Most people’s first experience of the album will have been the internet-only single, ‘Everyone Gets A Star’, one of only two or three truly Strokes-esque moments on the album. Powered along by a chugging new-wave riff and a nagging vocal melody, it sounds like a sleepier cousin of ‘Room On Fire’s ‘The End Has No End’. Better still is ‘Back To The 101’, built around a massive, Blondie-esque guitar hook and the kind of killer chorus that’s been missing on recent Strokes records. Listening to it, you can’t help but think that his employers’ loss is Hammond’s gain.

However, ‘Yours To Keep’ owes less to the drainpiped testosterone of the Ramones and the Velvets and more to the quirky indie songcraft of The Flaming Lips and The Magnetic Fields, even if it lacks the Lips’ cinematic scope. Hammond’s voice, a high-pitched nasal twang, might not have the drunken cool of Casablancas, but he’s at least decipherable, and, on occasion, heart-swooningly sweet. On ‘Call An Ambulance’, a sprightly, Beatles-y tale of unrequited love, he even engages in the kind of terminally uncool whistling that would normally see him strung up by his intestines and paraded through the streets as a punk-rock heretic.

Much of the album is like this, but that’s no bad thing. Take the gorgeous ‘Blue Skies’; a largely acoustic ramble through the sort of ‘70s songwriting classicism that allowed his father to pay for young Albert’s expensive schooling, it’s the last thing you’d expect the guitarist from The Strokes to write, but the surprise is a welcome one. The same goes for ‘Scared’, which starts out as a taut new wave rocker, before tripping over itself and falling into a psychedelic chorus, complete with swirling Beach Boys harmonies, without ever erring into tweeness.

If there’s a gripe, it’s that the album does feel somewhat slight. At 10 songs long, it’s hardly the beefiest record in the world, and it’s unfortunately bookended by filler: opener ‘Cartoon Music For Superheroes (Goodnight)’ is an organ-led mess-about that’s utterly forgettable while closer ‘Hard To Live (In The City)’ might have aspirations of epicness but actually feels laboured and overlong.

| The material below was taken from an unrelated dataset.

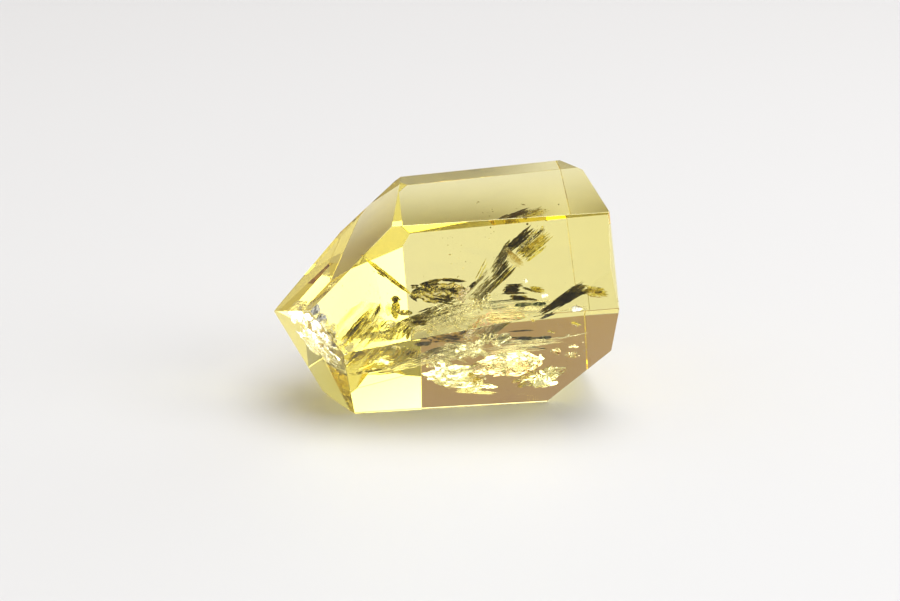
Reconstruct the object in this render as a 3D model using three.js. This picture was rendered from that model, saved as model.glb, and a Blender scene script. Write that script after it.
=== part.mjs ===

But let’s give the Brillo-haired one his due. This album is far better than it has any right to be; an intimate, frequently beautiful and consistently surprising record that gets better with every listen. It’s testament to Hammond’s talent that at no point during ‘Yours To Keep’ will you find yourself longing for Julian Casablancas’ brooding voice, or for a screeching Nick Valensi-esque solo to kick in. Suffice to say, if you take it at face value and don’t go looking for the fourth Strokes album, this is a record to fall in love with. If only the bloody title didn’t sound like something you’d find etched on the inside of a birthday card your granny gave you.